* TASK OBJECTIVE: Among the lines of data below, reproduce only those from the one with "for name, shape" through the one with "obj.parent = None", exactly as they stand, both ends included.

* RECORDED DATA:
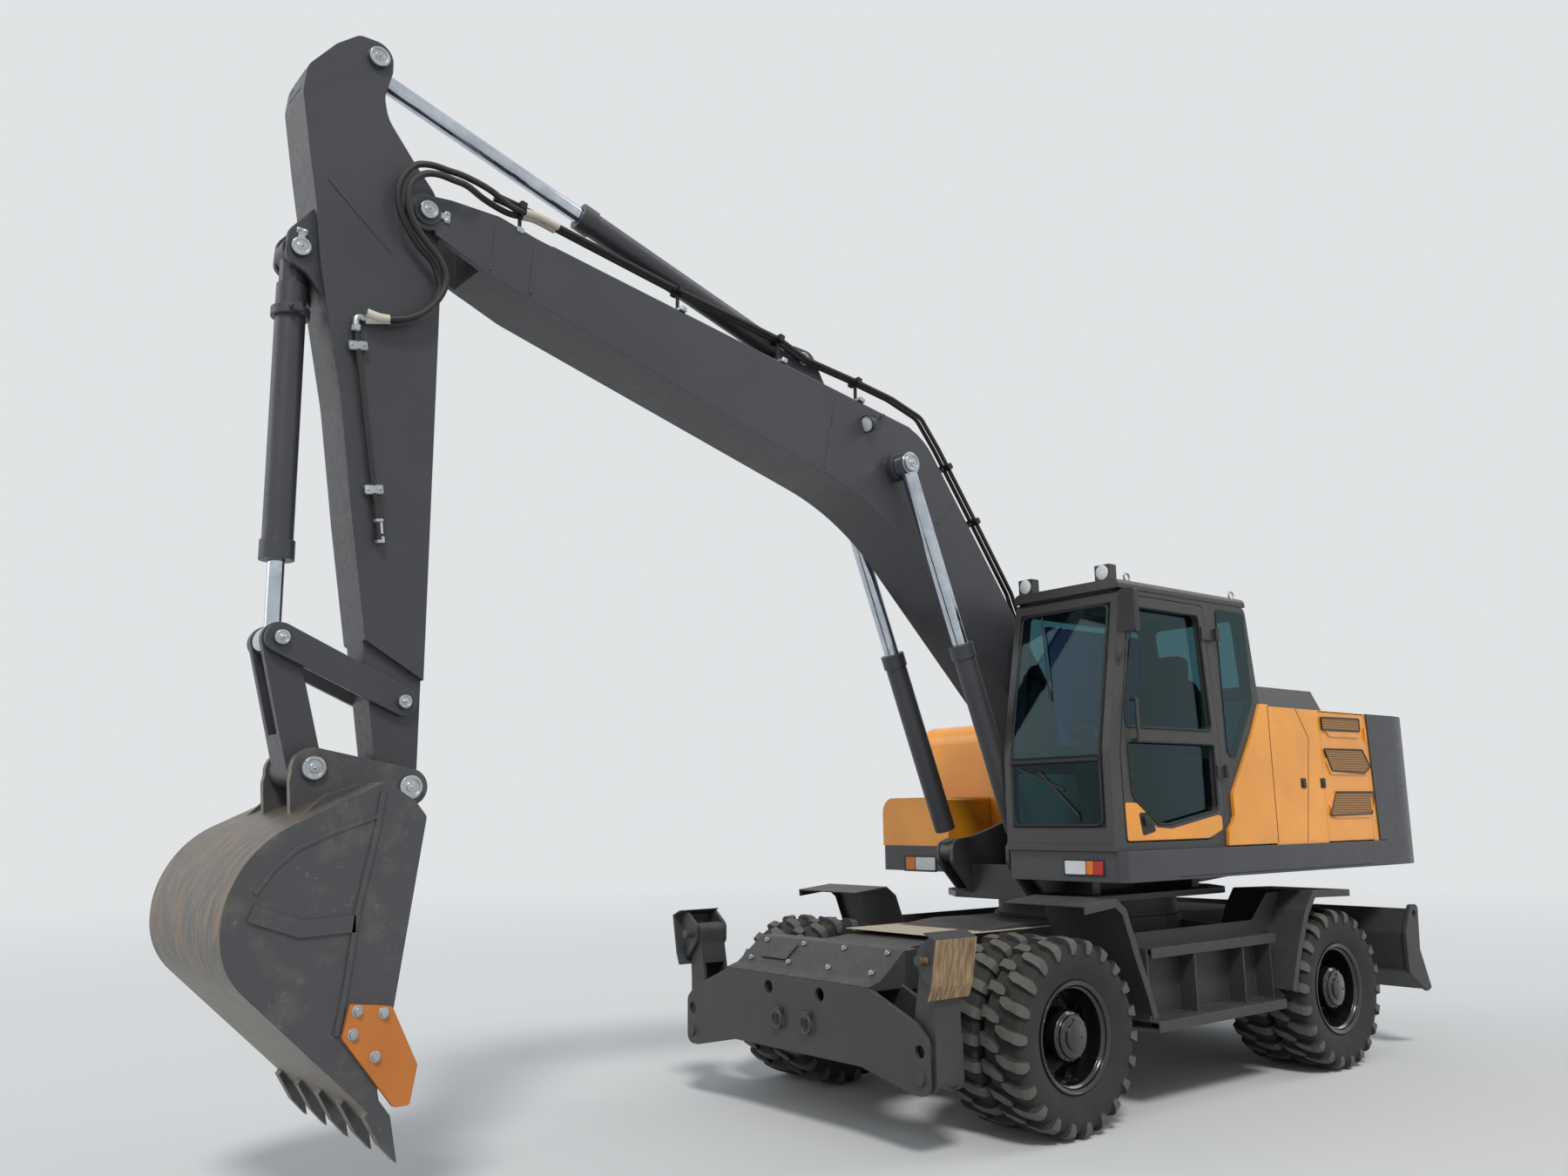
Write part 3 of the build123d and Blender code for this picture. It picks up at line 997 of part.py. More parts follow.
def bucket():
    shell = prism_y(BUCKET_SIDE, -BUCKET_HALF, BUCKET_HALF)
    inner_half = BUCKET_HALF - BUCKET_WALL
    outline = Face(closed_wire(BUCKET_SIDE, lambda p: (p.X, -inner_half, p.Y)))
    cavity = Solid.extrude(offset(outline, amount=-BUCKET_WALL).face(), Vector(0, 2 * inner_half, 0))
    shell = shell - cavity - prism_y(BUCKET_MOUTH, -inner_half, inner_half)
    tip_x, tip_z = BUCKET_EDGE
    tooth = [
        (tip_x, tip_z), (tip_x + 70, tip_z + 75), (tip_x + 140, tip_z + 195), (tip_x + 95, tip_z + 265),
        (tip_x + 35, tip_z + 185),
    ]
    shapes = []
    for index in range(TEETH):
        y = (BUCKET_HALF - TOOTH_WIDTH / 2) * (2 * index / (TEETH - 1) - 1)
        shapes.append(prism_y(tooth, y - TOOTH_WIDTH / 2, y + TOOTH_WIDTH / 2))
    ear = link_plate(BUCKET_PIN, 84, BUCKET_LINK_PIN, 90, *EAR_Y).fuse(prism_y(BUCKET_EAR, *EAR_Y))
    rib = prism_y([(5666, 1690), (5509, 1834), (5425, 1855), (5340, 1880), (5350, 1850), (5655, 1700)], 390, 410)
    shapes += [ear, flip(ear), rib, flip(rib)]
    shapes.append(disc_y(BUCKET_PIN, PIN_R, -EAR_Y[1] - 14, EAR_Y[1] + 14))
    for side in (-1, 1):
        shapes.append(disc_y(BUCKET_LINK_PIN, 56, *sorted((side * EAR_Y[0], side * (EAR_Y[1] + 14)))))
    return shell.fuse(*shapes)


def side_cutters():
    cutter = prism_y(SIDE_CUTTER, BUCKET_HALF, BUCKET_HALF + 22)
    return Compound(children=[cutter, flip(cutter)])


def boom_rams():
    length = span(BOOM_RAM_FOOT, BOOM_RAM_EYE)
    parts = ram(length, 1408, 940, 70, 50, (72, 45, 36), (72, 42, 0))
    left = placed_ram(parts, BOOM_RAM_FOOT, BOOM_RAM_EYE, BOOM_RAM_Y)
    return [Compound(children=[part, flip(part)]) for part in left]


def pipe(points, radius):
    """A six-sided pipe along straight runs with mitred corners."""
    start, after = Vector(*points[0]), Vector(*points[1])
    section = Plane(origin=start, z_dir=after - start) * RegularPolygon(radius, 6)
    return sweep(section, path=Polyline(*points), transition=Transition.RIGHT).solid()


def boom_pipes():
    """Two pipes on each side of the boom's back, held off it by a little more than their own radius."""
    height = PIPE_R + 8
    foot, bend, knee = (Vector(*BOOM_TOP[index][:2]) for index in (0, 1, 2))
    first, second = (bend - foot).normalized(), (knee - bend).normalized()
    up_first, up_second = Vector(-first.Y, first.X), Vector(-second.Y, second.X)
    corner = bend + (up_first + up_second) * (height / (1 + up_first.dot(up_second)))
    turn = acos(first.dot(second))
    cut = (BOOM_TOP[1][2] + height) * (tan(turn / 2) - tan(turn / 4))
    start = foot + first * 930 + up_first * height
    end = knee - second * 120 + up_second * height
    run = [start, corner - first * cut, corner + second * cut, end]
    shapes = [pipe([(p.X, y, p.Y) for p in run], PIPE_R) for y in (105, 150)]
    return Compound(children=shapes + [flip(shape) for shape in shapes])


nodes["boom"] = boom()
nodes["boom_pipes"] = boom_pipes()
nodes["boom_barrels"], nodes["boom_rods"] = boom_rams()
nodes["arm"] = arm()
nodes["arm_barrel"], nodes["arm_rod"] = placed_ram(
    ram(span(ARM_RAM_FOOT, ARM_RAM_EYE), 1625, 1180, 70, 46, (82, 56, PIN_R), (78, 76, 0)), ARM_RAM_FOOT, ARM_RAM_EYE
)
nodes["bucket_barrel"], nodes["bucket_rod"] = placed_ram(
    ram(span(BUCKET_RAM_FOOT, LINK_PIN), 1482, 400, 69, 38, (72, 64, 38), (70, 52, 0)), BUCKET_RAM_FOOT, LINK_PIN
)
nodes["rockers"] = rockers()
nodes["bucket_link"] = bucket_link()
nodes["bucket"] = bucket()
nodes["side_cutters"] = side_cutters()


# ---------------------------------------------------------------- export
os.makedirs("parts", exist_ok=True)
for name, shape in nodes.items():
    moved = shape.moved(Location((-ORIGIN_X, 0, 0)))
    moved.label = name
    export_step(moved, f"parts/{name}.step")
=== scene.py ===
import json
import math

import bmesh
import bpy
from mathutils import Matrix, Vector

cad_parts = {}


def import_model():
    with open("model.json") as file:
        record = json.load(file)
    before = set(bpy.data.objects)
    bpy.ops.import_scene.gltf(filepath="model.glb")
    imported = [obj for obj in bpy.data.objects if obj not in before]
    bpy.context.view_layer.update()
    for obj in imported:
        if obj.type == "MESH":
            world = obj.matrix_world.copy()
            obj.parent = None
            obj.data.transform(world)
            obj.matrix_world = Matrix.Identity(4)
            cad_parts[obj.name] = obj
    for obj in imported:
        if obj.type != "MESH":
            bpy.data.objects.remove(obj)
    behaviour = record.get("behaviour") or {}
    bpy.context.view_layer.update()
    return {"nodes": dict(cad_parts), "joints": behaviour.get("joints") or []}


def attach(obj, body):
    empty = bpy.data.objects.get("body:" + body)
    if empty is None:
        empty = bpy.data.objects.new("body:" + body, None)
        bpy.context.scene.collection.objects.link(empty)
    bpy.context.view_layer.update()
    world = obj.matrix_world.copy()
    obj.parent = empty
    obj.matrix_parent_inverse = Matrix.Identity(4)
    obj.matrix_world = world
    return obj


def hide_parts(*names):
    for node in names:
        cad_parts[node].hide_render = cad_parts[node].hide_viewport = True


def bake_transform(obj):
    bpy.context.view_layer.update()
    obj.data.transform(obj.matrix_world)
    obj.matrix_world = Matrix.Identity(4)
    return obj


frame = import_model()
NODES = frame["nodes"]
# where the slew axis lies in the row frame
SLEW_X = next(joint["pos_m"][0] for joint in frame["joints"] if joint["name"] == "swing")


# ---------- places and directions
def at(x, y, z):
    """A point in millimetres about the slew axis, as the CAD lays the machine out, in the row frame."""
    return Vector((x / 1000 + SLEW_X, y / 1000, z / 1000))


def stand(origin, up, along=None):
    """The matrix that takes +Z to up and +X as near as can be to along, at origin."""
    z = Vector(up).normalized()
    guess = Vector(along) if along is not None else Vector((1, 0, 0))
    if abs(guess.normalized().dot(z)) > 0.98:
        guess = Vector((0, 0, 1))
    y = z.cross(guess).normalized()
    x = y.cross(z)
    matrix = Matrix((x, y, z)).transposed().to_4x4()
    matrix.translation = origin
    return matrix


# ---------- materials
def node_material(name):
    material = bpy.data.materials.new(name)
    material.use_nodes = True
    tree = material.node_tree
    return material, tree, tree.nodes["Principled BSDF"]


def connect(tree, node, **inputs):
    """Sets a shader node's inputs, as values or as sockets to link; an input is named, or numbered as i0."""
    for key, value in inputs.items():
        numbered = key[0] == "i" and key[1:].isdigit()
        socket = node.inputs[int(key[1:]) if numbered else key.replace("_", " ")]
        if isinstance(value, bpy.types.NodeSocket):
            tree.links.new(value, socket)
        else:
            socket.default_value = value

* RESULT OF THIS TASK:
for name, shape in nodes.items():
    moved = shape.moved(Location((-ORIGIN_X, 0, 0)))
    moved.label = name
    export_step(moved, f"parts/{name}.step")
=== scene.py ===
import json
import math

import bmesh
import bpy
from mathutils import Matrix, Vector

cad_parts = {}


def import_model():
    with open("model.json") as file:
        record = json.load(file)
    before = set(bpy.data.objects)
    bpy.ops.import_scene.gltf(filepath="model.glb")
    imported = [obj for obj in bpy.data.objects if obj not in before]
    bpy.context.view_layer.update()
    for obj in imported:
        if obj.type == "MESH":
            world = obj.matrix_world.copy()
            obj.parent = None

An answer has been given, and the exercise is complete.